Columbia College fills bags with food, hosts ice cream social for Field Elementary school children


Columbia College has partnered with Field Elementary School for more than two decades. But the kids’ needs have never been as critical.

Columbia College has been partners in education with Field Elementary School since 1987 and sponsors several events and programs for the children annually. It’s a convenient partnership; the school is just up the street from the college on Range Line. Field will close soon and be rebuilt as a facility roughly three times as large as the current one. It’s not yet clear what parts of the partnership will continue.

One such program is the popular pen-pal program, in which about 40 college employees have written letters to the third-graders since last November. Every two weeks, the pen pals either received or sent a letter to give the children real-world practice in writing letters, formatting envelopes and writing in general before the third-graders’ Measures of Academic Progress (MAP) assessment tests.

The state-mandated MAP tests in mathematics, reading and language are considered more a measure of a school’s than an individual student’s performance. Educators use the test data to develop school- or school district-specific instructional strategies and to plan school improvement.

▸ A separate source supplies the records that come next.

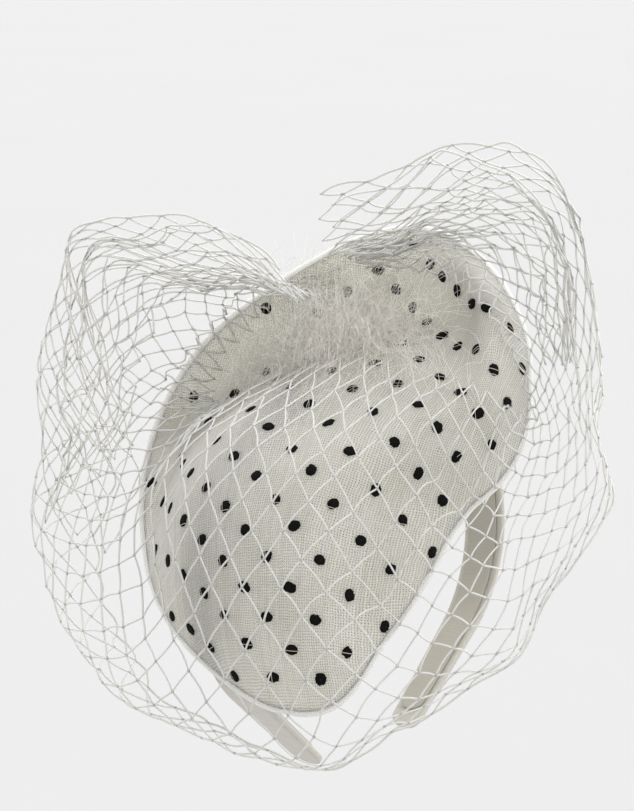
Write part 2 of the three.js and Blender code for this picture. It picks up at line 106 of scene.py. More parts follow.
def surface(tree, shader, colour, constants, relief=None, depth=0, strength=0):
    """Give the shader its colour, its constants and, where the surface has relief, its bump."""
    tree.links.new(colour, shader.inputs["Base Color"])
    for name, value in constants.items():
        shader.inputs[name].default_value = value
    if relief is not None:
        bump = put(tree, "ShaderNodeBump", {"Height": relief, "Distance": depth, "Strength": strength})
        tree.links.new(bump.outputs[0], shader.inputs["Normal"])


FLOOR_DROP = 0.34
FLOOR_SIZE = 30
floor_mesh = bpy.data.meshes.new("studio_floor")
half = FLOOR_SIZE / 2
floor_level = cad_box[0][2] - FLOOR_DROP
corners = [(x, y, floor_level) for x, y in ((-half, -half), (half, -half), (half, half), (-half, half))]
floor_mesh.from_pydata(corners, [], [(0, 1, 2, 3)])
floor = bpy.data.objects.new("studio_floor", floor_mesh)
bpy.context.collection.objects.link(floor)
# Matt paper: an even pale grey that throws soft light up under the hat, with hardly any grain.
paper, tree, shader = new_finish("matt_paper")
place = put(tree, "ShaderNodeTexCoord")
paper_grain = put(tree, "ShaderNodeTexNoise", {"Vector": place.outputs["Object"], "Scale": 3})
paper_tone = put(
    tree,
    "ShaderNodeMix",
    {0: paper_grain.outputs[0], 6: linear("#bebebe"), 7: linear("#c0c0c0")},
    data_type="RGBA",
)
surface(tree, shader, paper_tone.outputs[2], {"Roughness": 0.95, "Specular IOR Level": 0.1})
floor_mesh.materials.append(paper)

world = bpy.data.worlds.new("pale_room")
world.use_nodes = True
world.node_tree.nodes["Background"].inputs["Color"].default_value = linear("#e8e8e8")
world.node_tree.nodes["Background"].inputs["Strength"].default_value = 1.0
bpy.context.scene.world = world

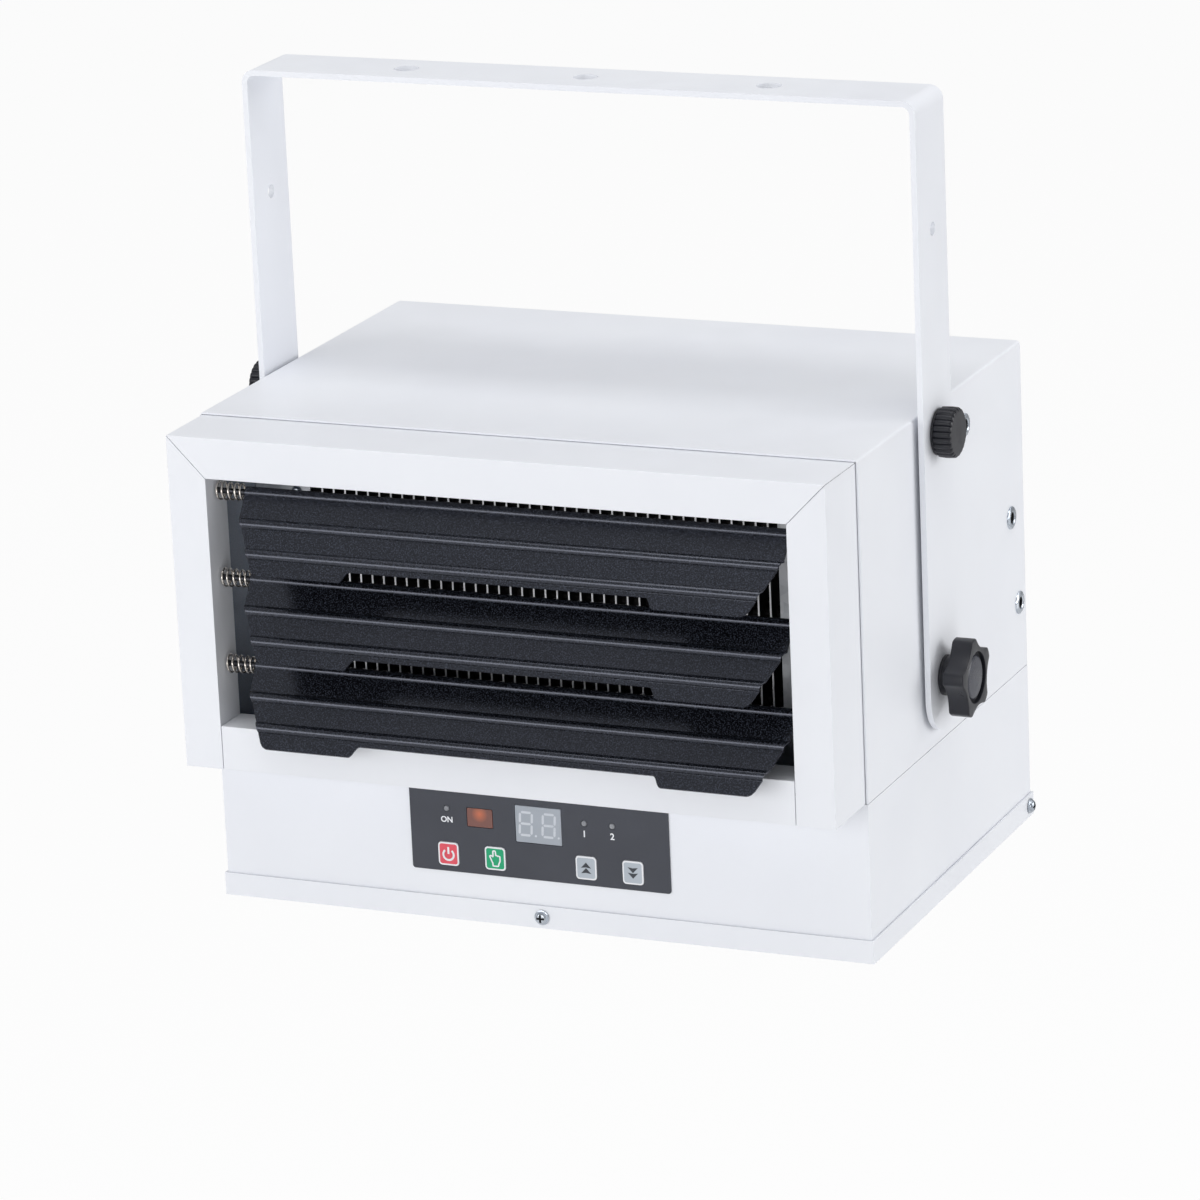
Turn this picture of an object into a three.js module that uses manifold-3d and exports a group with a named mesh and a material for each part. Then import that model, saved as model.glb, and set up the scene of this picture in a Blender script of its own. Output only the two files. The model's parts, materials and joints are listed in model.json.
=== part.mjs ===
// Ceiling mounted electric fan heater: a sheet-metal casing that tilts in a flat-bar ceiling bracket.
// Millimetres, +Z up, +X to the right, the air outlet faces -Y.
// The origin is the middle of the bracket's top face, where it meets the ceiling.
import * as THREE from "three";
import { mergeVertices } from "three/addons/utils/BufferGeometryUtils.js";
import Module from "manifold-3d";

const wasm = await Module();
wasm.setup();

// ---------------------------------------------------------------- driving dimensions

// Casing
const CASING_WIDTH = 356;
const CASING_DEPTH = 276; // from the front frame's face to the back
const FRAME_HEIGHT = 175.5; // front frame and upper cover
const LOWER_HEIGHT = 83; // lower housing and base tray
const SHEET = 1; // wall of every folded sheet part
const FIT = 0.3; // clearance between parts that seat in each other
const BEND = 2; // outer radius of the cover's folded corners

// Front frame
const FRAME_DEPTH = 40;
const STILE_WIDTH = 22;
const TOP_RAIL = 22.5;
const BOTTOM_RAIL = 23;
const RETURN_DEPTH = 22; // inward folded edge around the outlet
const TONGUE = 8; // length of frame that slides into the cover

// Base tray
const TRAY_LIP = 12;
const SCREW_HEAD = 8; // diameter
const SCREW_SHANK = 3.5; // diameter
const SCREW_INSET = 5; // side screws, forward of the casing's back

// Ceiling bracket
const BAR_WIDTH = 40;
const BAR_THICK = 3;
const BAR_BEND = 7; // outer radius
const BAR_DROP = 160; // from the bracket's top to the casing's top
const ARM_GAP = 2; // between an arm and the casing's side
const ARM_BELOW_PIVOT = 28;
const CEILING_HOLE = 13; // diameter
const CEILING_HOLE_PITCH = 99;
const ARM_HOLE = 7; // diameter
const ARM_HOLE_DROP = 68;

// Tilt pivot and its lock
const PIVOT_DOWN = 138.5; // below the casing's top
const LOCK_RADIUS = 127; // arc of threaded inserts around the pivot
const LOCK_INSET = 10.5; // last insert, forward of the casing's back
const LOCK_ANGLES = [0, 24, 67.5, 90]; // degrees back from straight up
const INSERT_FLANGE = [12.2, 1.2]; // diameter, thickness
const INSERT_BARREL = [9, 9]; // diameter, length
const INSERT_BORE = 6;
const PIVOT_STUD = 8; // diameter
const PIVOT_STUD_REACH = 10; // inside the casing
const LOCK_STUD = 6; // diameter
const WASHER_DIAMETER = 24;

// Knobs
const STAR_LOBES = 5;
const STAR_RADIUS = 20.5;
const STAR_SCALLOP = [37, 21.2]; // centre's distance from the axis and radius of the hollow between two lobes
const STAR_THICK = 11;
const STAR_TURN = -12; // degrees, of one hollow from straight back
const STAR_HUB = [10, 4.5]; // radius, length
const STAR_RECESS = [13.2, 2.4]; // radius, depth of the hollow in the front
const STAR_WASHER = [10.4, 1.5]; // radius, thickness
const LOCK_TEETH = 24;
const LOCK_KNOB = [13, 9.6]; // radius, thickness
const LOCK_TOOTH = 0.9; // height
const LOCK_CHAMFER = 1.6;
const LOCK_WASHER = [12, 1.2]; // radius, thickness

// Louvres
const LOUVRE_COUNT = 3;
const LOUVRE_TOP = 9; // first hinge below the outlet's top
const LOUVRE_FOOT = 30; // last hinge above the outlet's foot
const LOUVRE_BACK = 12; // hinges behind the front frame's face
const LOUVRE_CHORD = 44.6; // hinge to the tabs' edge
const LOUVRE_MIDDLE = 38.7; // hinge to the raised middle edge
const LOUVRE_TAPER_START = 14;
const LOUVRE_TAPER = 14.25; // taken off the lower edge at each end
const LOUVRE_TAB_INNER = 81; // half the raised middle's length
const LOUVRE_SHEET = 0.8;
const LOUVRE_OPEN = 38; // degrees forward from hanging straight down
const LOUVRE_END_GAP = 2; // between the blade and the right stile
const SPRING_ROOM = 17; // between the blade and the left stile
const BEAD_CENTRES = [17.3, 33.2];
const BEAD_WIDTH = 5;
const BEAD_CREST = 2.2;
const BEAD_HEIGHT = 2;
const ROD_DIAMETER = 3;
const SPRING_WIRE = 1.1; // diameter
const SPRING_RADII = [4.5, 3.4]; // of the wire's centre, at the wall and at the blade
const SPRING_TURNS = 5;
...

Here are this year’s Columbia College pen pals.

Eww, strawberry!
Perhaps the highlight of this letter exchange was when the pen pals met one another at an ice cream social held in the Dulany Hall cafeteria in mid-March. Columbia College pen pals chatted with their third-grade equivalents about their favorite subjects or anything they didn’t get around to finding out in the letters written over the course of the year. The students brought their adult pen pals homemade cards and one last letter; one letter included a drawing of the CC staffer and the third-grader eating ice cream. The third grader's ice cream had a cherry on top. The staffer's didn’t.

Dmon, the pen pal, sniffed suspiciously at the strawberry ice cream dished out by Ameriserve. He had never had strawberry ice cream before. His CC pen pal persuaded him to put a dab of it on top of safe vanilla. He tried it. Result? Let’s just say he wasn’t a fan. Luckily, there was enough vanilla and chocolate ice cream with peanut, sprinkles and crushed M&Ms toppings for even the pickiest ice cream gourmets.

What’s in the black bag?
The next day, seven students from three different campus clubs packed black drawstring bags weighing 10 pounds each for the Field students. The CC students had stood in front of Schnuck’s supermarket soliciting donations; approached the Aldi grocery store; and solicited donations from the campus and local community. Their efforts netted about $500. The resulting mac and cheese, lasagna, Ramen (a lot of Ramen), canned fruit and veggies, Hamburger Helper and granola bar largesse filled three cars.

Spring break means fun and relaxation for many students, but not Field students. Spring break for some of these students means genuine nutritional deficits because the children go without the breakfast and lunch they normally receive in school - and that’s with a strong economy. The need for this food drive becomes even more critical in sour economic times.

The CC students tried to fill each black bag with somewhat balanced meals, eliciting such questions as: Do I put in ravioli or peanut butter? (Ravioli.) How many cans of veggies - one or two? (Two.) Can I put some more Ramen in there? (Sure.) Still, there was a decided tilt toward kid favorites such as Snack Pack Triples Chocolate Daredevil Pudding, Chef Boyardee mini-ravioli, grape jelly and peanut butter (you know, the kind with the wild stripes) and Campbell’s Tomato Soup.

Field Elementary School has been the college’s partner in education since 1987, and the college also sponsors job shadowing and reading programs, invites the kids to Cougars basketball and donates books. Field Elementary abuts one of the city’s least-developed neighborhoods. Because of the potential chasm between what’s perceived as one of the lower-income elementary schools and one of the wealthier colleges in the area, the Columbia College/Field Elementary School partnership seeks to erase that difference with events like this.

Even if the strawberry ice cream was not a hit with all.